Manifold learning in Wasserstein space
Keaton Hamm, Caroline Moosmüller, Bernhard Schmitzer, Matthew Thorpe
TL;DR
This work develops a theoretical framework for manifold learning within the 2-Wasserstein space of absolutely continuous measures by constructing finite-dimensional submanifolds $\Lambda$ via a latent manifold $\mathcal{S}$ and a deformation map. It introduces the geodesic-restricted metric $W_\Lambda$, derives local linearization results that relate Wasserstein distances to tangent-vector norms using a velocity-field map $B$, and analyzes how the latent structure can be learned from samples through Gromov--Wasserstein convergence and spectral tangent-space recovery.
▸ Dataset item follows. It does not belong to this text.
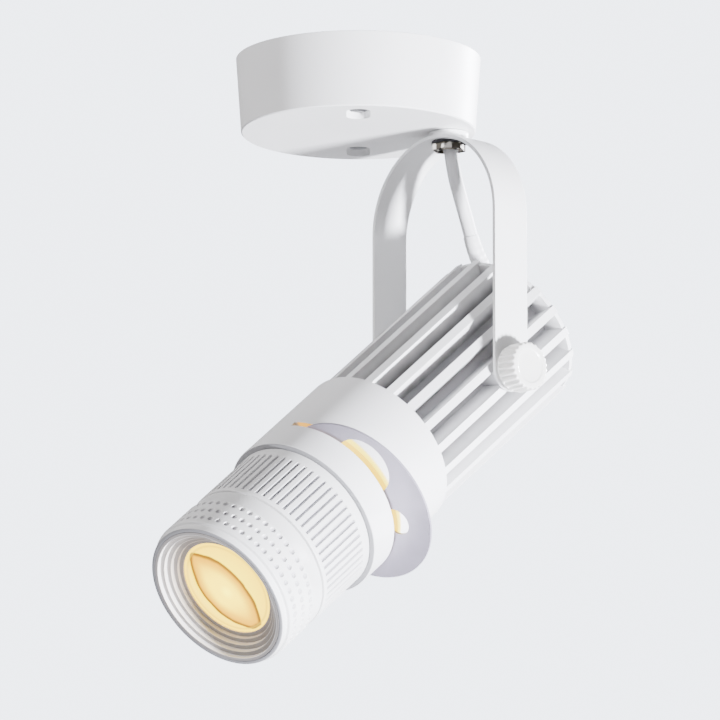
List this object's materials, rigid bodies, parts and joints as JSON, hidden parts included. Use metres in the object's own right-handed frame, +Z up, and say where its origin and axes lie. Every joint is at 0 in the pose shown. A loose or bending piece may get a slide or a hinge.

The paper provides constructive schemes (diffeomorphic template deformations and gradient projections), proves consistency results for graph-based approximations, and offers numerical illustrations demonstrating tangent-space recovery and the impact of discretization. These contributions lay a foundation for manifold learning in Wasserstein space and suggest directions for exploiting Riemannian structure and diffusion-inspired embeddings in this non-Euclidean setting.
Abstract
This paper aims at building the theoretical foundations for manifold learning algorithms in the space of absolutely continuous probability measures $\mathcal{P}_{\mathrm{a.c.}}(Ω)$ with $Ω$ a compact and convex subset of $\mathbb{R}^d$, metrized with the Wasserstein-2 distance $\mathbb{W}$. We begin by introducing a construction of submanifolds $Λ$ in $\mathcal{P}_{\mathrm{a.c.}}(Ω)$ equipped with metric $\mathbb{W}_Λ$, the geodesic restriction of $\mathbb{W}$ to $Λ$. In contrast to other constructions, these submanifolds are not necessarily flat, but still allow for local linearizations in a similar fashion to Riemannian submanifolds of $\mathbb{R}^d$. We then show how the latent manifold structure of $(Λ,\mathbb{W}_Λ)$ can be learned from samples $\{λ_i\}_{i=1}^N$ of $Λ$ and pairwise extrinsic Wasserstein distances $\mathbb{W}$ on $\mathcal{P}_{\mathrm{a.c.}}(Ω)$ only. In particular, we show that the metric space $(Λ,\mathbb{W}_Λ)$ can be asymptotically recovered in the sense of Gromov--Wasserstein from a graph with nodes $\{λ_i\}_{i=1}^N$ and edge weights $W(λ_i,λ_j)$. In addition, we demonstrate how the tangent space at a sample $λ$ can be asymptotically recovered via spectral analysis of a suitable ``covariance operator'' using optimal transport maps from $λ$ to sufficiently close and diverse samples $\{λ_i\}_{i=1}^N$. The paper closes with some explicit constructions of submanifolds $Λ$ and numerical examples on the recovery of tangent spaces through spectral analysis.